Thanks for any guidance!

This looks extremely hard and very error-prone.

You might be better off searching for a tool that converts your input to another format that is supported by Elixir.

1 Like

To understand the output of Code.string_to_quoted, you may find it interesting to learn more about “quoted expressions”. That’s related to the AST representation of Elixir source code. See https://elixir-lang.org/getting-started/meta/quote-and-unquote.html. It is an advanced topic that requires some time to master, at least that was my personal experience :slight_smile:

If I follow correctly, you want to filter out vast parts of Elixir, such as function invocations (., |>, among other variants) and maybe more. I would recommend thinking in terms of a whitelist instead. You may want to start allowing code that consists only in identifier names (represented as plain atoms in the AST) and some basic operators such as and, or, >, and so. You can play with iex to get familiar with the AST associated with elementary forms of Elixir code (the ones you could start supporting, if possible).

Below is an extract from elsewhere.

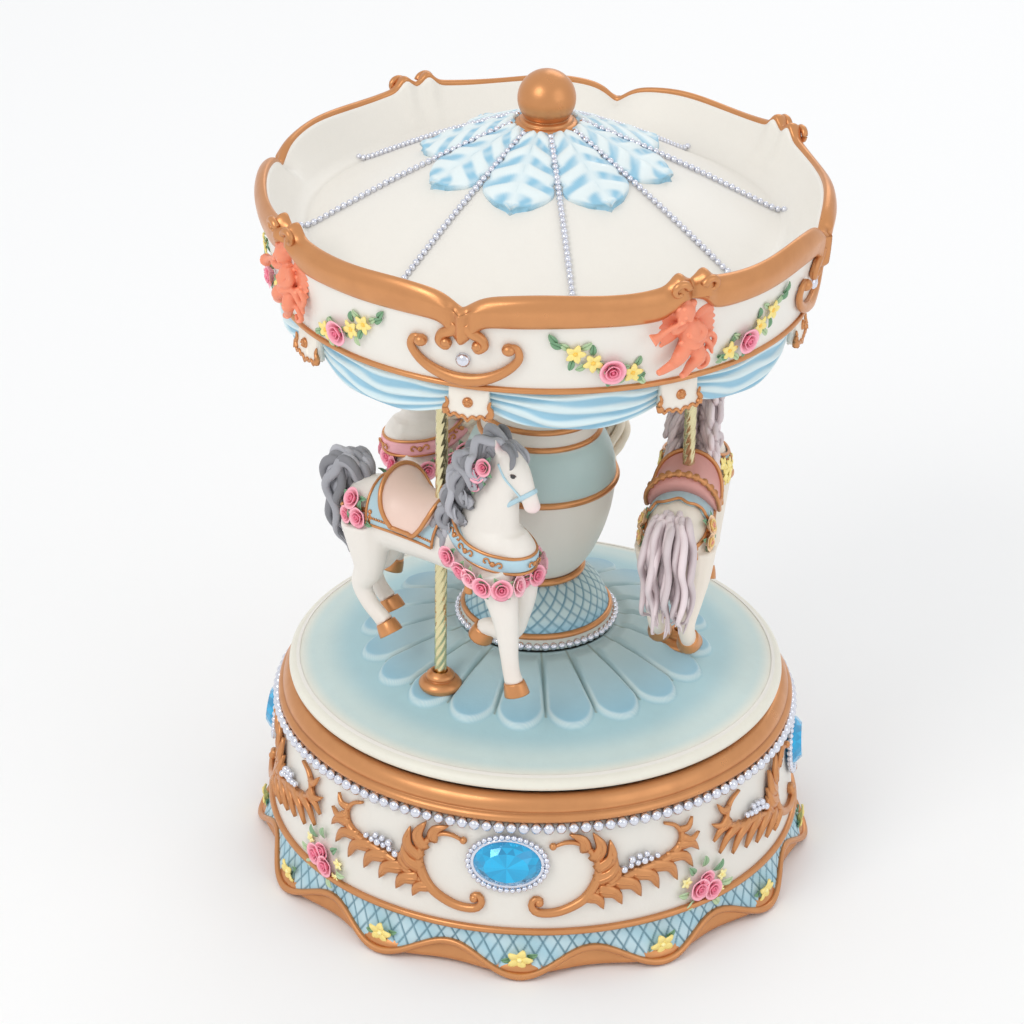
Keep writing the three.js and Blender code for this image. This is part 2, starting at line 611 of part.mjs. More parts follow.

In any case, it is not easy to work with this stuff. I agree with the fact that it is very error-prone.

Converting anything from untrusted users into Elixir code that you then execute is doomed to be a security issue. There will always be some fancy combination of stuff that isn’t technically Elixir code that, when the template comes together, creates valid elixir code that is then executed. I’d use an Elixir library that evaluates mustache templates, instead of converting it to Elixir.

4 Likes

There are 2 approaches to a parser (that I can think of):

  • Covert to EEx
  • Parse everything from soup to nuts

What I have is the former… and to clarify, the entire point of building a Handlebars parser was because Mustache does not offer the features I require.

This is always a challenge, but I tend to look at templating as a user-land environment. Targeted mostly at designers and publishers, not developers. Therefore I would look to enhancing handlebars in this case, modelling the bits that are missing for you into a conceptual model that a designer or publisher could use.